PROBLEM TO SOLVE:
Identify and reproduce every line holding the string "frame".

RECORDS FOR PROCESSING:
☆ ☆ ☆
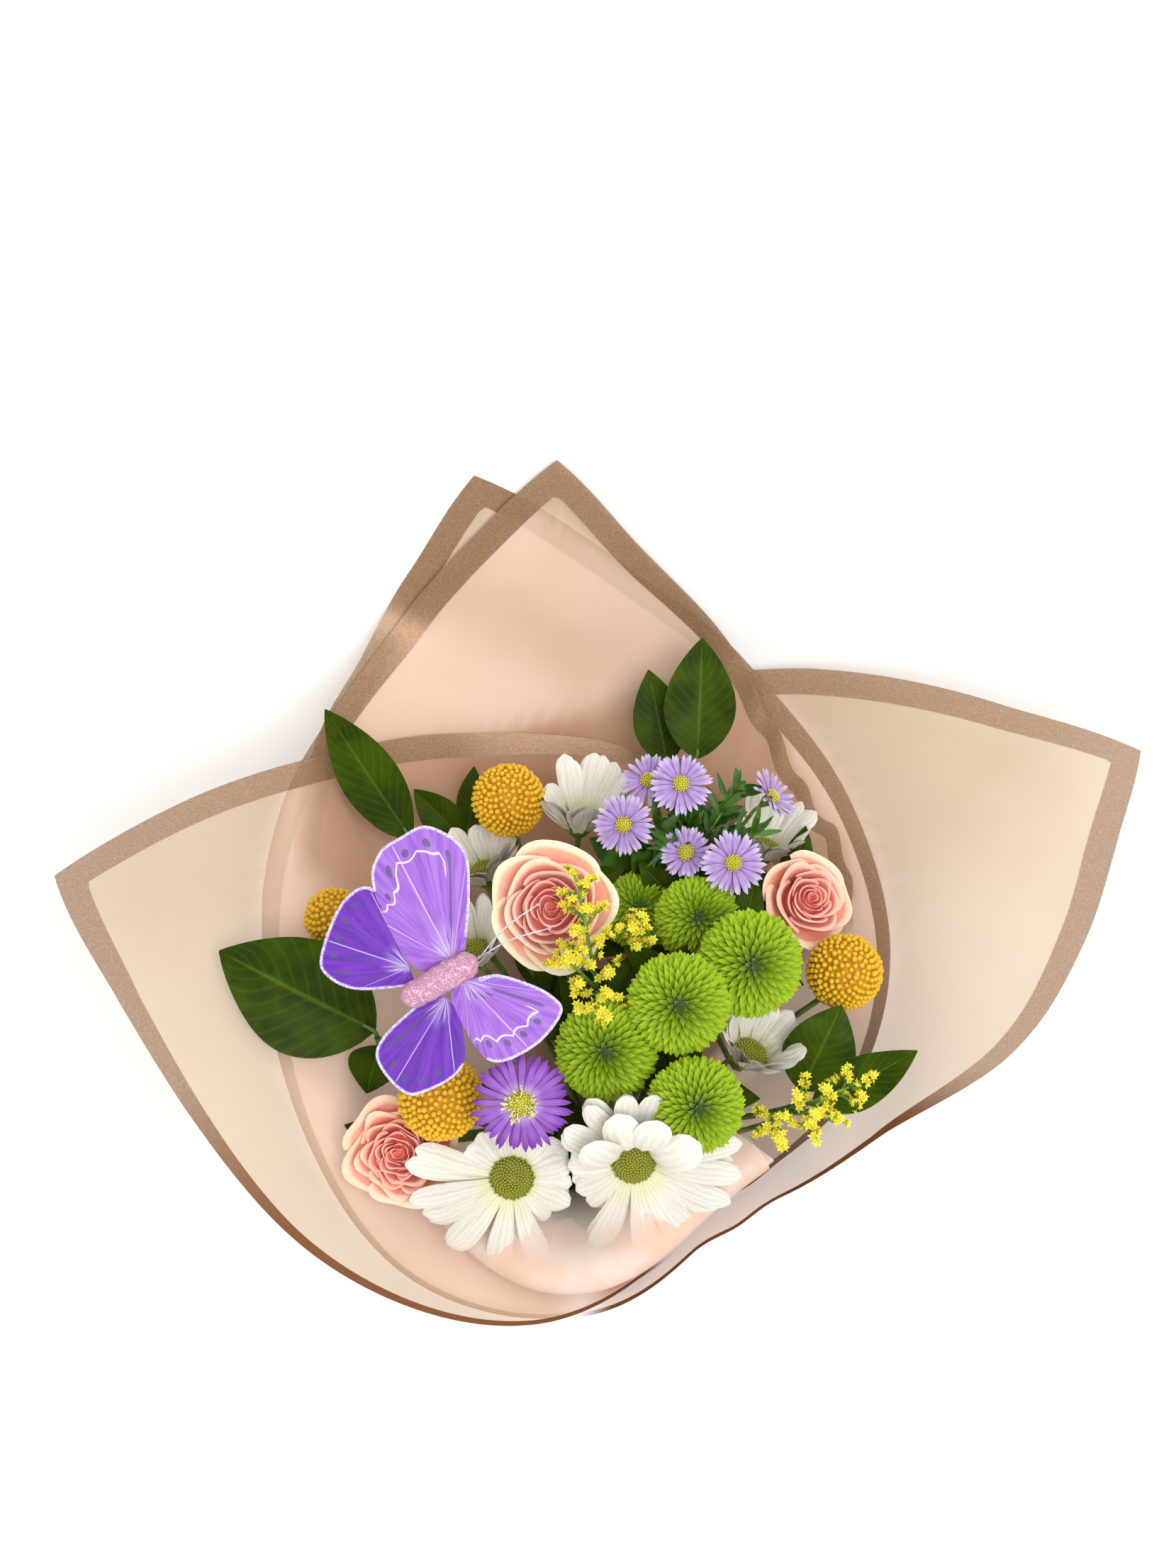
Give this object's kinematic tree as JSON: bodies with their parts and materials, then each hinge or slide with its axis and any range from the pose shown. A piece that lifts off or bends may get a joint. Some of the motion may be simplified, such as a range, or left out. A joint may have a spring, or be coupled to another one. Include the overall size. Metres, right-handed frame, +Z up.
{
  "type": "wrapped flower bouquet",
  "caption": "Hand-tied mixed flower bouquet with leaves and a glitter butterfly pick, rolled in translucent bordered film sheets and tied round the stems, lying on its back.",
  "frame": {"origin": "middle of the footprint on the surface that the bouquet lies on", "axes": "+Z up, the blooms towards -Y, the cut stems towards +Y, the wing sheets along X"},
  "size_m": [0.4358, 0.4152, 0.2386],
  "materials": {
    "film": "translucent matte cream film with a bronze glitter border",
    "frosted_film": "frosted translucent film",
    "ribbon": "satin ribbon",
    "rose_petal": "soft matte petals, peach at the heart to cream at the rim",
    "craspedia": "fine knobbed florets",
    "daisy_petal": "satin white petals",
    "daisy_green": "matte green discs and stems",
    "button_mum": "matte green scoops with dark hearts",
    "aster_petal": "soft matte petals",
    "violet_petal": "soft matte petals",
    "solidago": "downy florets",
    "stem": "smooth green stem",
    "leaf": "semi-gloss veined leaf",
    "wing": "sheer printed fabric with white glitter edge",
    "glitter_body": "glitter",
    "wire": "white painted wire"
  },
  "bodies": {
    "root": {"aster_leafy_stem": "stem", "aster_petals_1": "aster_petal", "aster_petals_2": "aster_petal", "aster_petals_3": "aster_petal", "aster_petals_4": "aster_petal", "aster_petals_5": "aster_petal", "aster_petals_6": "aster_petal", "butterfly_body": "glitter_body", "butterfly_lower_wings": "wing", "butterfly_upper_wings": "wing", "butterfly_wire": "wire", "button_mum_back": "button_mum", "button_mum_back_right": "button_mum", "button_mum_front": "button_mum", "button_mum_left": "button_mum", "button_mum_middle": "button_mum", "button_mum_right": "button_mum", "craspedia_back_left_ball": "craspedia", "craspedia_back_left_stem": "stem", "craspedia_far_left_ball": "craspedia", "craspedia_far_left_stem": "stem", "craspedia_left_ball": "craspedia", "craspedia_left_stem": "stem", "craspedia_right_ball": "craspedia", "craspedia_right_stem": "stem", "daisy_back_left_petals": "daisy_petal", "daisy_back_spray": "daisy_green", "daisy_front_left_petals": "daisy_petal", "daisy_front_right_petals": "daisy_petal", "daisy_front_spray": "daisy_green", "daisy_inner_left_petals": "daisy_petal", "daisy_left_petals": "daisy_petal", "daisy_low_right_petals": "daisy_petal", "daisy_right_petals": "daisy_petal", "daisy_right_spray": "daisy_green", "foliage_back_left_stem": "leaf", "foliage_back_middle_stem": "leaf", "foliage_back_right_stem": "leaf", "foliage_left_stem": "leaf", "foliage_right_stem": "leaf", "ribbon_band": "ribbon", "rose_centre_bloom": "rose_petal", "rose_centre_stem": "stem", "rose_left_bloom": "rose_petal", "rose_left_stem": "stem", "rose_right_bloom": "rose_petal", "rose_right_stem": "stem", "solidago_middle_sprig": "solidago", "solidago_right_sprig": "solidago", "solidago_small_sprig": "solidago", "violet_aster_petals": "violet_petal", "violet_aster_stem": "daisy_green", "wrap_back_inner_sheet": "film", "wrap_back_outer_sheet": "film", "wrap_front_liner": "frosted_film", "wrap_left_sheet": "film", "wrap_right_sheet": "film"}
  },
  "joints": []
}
☆ ☆ ☆
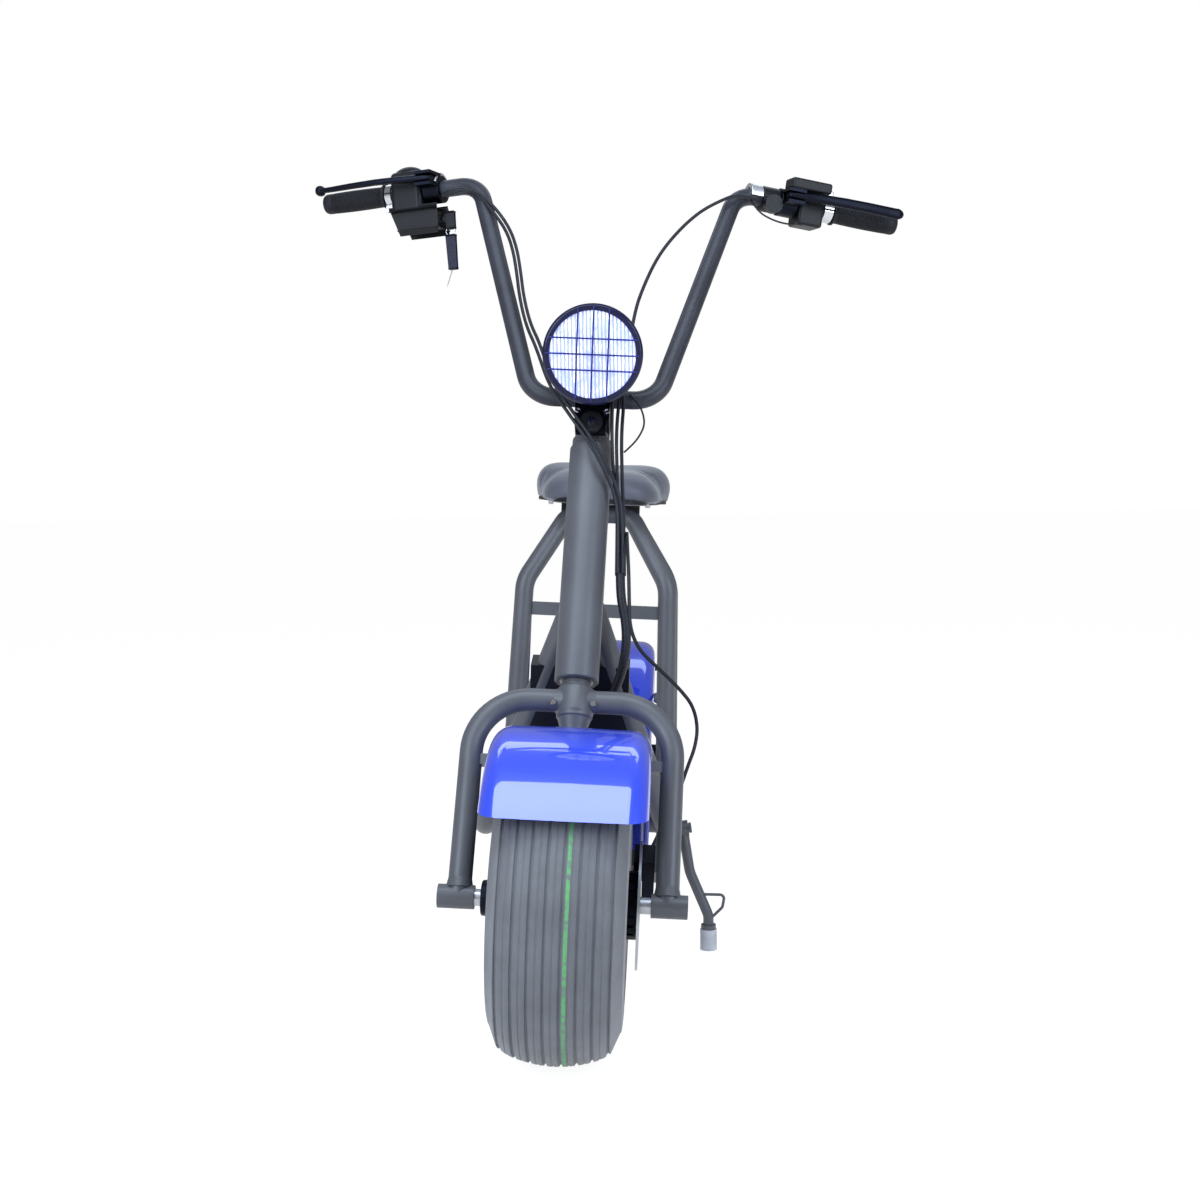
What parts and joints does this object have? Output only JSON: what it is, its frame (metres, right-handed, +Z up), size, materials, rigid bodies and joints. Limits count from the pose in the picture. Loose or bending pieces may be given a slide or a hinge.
☆ ☆ ☆
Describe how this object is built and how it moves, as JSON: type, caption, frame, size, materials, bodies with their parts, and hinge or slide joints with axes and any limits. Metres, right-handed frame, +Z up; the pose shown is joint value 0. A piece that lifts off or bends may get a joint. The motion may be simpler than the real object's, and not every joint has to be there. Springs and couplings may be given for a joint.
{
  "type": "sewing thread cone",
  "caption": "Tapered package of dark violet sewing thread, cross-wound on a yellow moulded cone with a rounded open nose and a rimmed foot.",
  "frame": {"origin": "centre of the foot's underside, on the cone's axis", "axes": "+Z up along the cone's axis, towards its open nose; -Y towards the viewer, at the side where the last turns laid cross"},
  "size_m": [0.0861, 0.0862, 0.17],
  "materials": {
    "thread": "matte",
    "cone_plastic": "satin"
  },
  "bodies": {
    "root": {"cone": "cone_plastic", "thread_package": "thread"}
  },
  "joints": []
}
☆ ☆ ☆
EXERCISE RESPONSE:
Give this object's kinematic tree as JSON: bodies with their parts and materials, then each hinge or slide with its axis and any range from the pose shown. A piece that lifts off or bends may get a joint. Some of the motion may be simplified, such as a range, or left out. A joint may have a spring, or be coupled to another one. Include the overall size. Metres, right-handed frame, +Z up.
  "frame": {"origin": "middle of the footprint on the surface that the bouquet lies on", "axes": "+Z up, the blooms towards -Y, the cut stems towards +Y, the wing sheets along X"},
What parts and joints does this object have? Output only JSON: what it is, its frame (metres, right-handed, +Z up), size, materials, rigid bodies and joints. Limits count from the pose in the picture. Loose or bending pieces may be given a slide or a hinge.
Describe how this object is built and how it moves, as JSON: type, caption, frame, size, materials, bodies with their parts, and hinge or slide joints with axes and any limits. Metres, right-handed frame, +Z up; the pose shown is joint value 0. A piece that lifts off or bends may get a joint. The motion may be simpler than the real object's, and not every joint has to be there. Springs and couplings may be given for a joint.
  "frame": {"origin": "centre of the foot's underside, on the cone's axis", "axes": "+Z up along the cone's axis, towards its open nose; -Y towards the viewer, at the side where the last turns laid cross"},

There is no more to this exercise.